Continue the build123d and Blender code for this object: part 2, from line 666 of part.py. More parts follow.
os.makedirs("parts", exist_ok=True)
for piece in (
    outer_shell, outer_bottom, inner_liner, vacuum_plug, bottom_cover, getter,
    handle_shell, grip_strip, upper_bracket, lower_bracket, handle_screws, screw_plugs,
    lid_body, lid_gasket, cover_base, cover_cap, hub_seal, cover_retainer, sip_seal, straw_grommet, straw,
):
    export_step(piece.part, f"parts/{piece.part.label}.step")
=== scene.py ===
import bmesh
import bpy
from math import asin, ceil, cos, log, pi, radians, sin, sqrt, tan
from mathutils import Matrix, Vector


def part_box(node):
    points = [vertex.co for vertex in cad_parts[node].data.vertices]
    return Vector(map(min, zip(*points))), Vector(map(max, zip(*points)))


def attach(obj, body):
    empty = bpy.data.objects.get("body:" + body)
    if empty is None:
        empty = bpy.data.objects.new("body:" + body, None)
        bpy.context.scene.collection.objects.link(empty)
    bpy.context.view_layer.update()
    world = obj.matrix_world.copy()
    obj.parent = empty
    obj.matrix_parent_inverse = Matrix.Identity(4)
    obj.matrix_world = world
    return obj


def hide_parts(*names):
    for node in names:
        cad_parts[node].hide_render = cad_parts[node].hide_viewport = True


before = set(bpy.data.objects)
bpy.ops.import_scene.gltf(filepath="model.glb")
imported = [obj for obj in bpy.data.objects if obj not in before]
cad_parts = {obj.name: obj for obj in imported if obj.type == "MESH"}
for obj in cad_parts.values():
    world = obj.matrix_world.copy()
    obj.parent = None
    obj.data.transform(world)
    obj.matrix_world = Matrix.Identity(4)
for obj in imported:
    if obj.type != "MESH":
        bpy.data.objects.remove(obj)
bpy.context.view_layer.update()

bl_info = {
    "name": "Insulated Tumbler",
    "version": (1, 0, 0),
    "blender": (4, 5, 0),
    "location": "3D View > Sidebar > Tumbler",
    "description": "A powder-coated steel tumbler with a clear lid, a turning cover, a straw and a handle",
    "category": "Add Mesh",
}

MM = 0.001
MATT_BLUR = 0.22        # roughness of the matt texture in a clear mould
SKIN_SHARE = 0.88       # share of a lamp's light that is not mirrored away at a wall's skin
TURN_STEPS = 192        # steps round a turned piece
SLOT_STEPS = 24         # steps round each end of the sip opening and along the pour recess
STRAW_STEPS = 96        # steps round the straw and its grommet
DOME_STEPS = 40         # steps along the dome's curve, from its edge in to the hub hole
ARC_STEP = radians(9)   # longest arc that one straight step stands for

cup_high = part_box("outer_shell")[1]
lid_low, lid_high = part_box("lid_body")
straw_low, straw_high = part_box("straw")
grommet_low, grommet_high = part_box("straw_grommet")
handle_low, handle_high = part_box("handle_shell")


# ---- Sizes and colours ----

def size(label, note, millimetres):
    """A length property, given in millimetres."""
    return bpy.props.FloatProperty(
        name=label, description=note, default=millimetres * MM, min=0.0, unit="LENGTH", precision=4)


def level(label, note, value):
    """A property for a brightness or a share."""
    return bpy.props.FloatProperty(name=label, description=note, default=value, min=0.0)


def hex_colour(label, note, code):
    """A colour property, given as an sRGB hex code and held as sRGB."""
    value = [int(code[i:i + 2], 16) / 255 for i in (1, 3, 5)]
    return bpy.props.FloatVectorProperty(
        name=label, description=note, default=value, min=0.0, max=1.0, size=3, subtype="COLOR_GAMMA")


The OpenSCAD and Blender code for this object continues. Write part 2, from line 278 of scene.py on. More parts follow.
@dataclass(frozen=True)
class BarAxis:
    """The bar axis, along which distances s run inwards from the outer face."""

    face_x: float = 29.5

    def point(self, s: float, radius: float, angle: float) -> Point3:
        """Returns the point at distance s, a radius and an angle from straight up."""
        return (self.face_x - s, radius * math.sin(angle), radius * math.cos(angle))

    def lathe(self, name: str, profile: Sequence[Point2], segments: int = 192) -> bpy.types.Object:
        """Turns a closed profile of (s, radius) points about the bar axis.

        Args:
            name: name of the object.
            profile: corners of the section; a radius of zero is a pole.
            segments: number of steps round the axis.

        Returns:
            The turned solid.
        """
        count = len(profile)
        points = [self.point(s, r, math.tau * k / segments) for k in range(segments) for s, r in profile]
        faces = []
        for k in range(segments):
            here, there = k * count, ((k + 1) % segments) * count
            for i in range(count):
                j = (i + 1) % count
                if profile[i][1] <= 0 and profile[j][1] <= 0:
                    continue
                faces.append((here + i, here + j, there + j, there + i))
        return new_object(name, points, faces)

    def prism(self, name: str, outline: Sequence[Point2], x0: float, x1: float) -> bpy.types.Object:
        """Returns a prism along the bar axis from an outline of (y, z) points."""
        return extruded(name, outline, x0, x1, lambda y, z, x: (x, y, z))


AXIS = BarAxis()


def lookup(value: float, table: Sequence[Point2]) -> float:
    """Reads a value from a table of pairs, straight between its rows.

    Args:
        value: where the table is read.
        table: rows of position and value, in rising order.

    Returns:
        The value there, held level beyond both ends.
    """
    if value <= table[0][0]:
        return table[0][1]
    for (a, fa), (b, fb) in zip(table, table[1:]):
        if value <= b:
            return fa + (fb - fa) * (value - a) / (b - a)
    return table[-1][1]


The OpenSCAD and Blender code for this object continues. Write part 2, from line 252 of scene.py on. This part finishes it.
══════════
DIRECTIVE:
Retype the records above, but only those lines that fall between the line containing "for piece in" and the line containing "obj.matrix_parent_inverse = Matrix.Identity(4)", with both of those lines included, exactly as written.

CORRECT RESPONSE:
for piece in (
    outer_shell, outer_bottom, inner_liner, vacuum_plug, bottom_cover, getter,
    handle_shell, grip_strip, upper_bracket, lower_bracket, handle_screws, screw_plugs,
    lid_body, lid_gasket, cover_base, cover_cap, hub_seal, cover_retainer, sip_seal, straw_grommet, straw,
):
    export_step(piece.part, f"parts/{piece.part.label}.step")
=== scene.py ===
import bmesh
import bpy
from math import asin, ceil, cos, log, pi, radians, sin, sqrt, tan
from mathutils import Matrix, Vector


def part_box(node):
    points = [vertex.co for vertex in cad_parts[node].data.vertices]
    return Vector(map(min, zip(*points))), Vector(map(max, zip(*points)))


def attach(obj, body):
    empty = bpy.data.objects.get("body:" + body)
    if empty is None:
        empty = bpy.data.objects.new("body:" + body, None)
        bpy.context.scene.collection.objects.link(empty)
    bpy.context.view_layer.update()
    world = obj.matrix_world.copy()
    obj.parent = empty
    obj.matrix_parent_inverse = Matrix.Identity(4)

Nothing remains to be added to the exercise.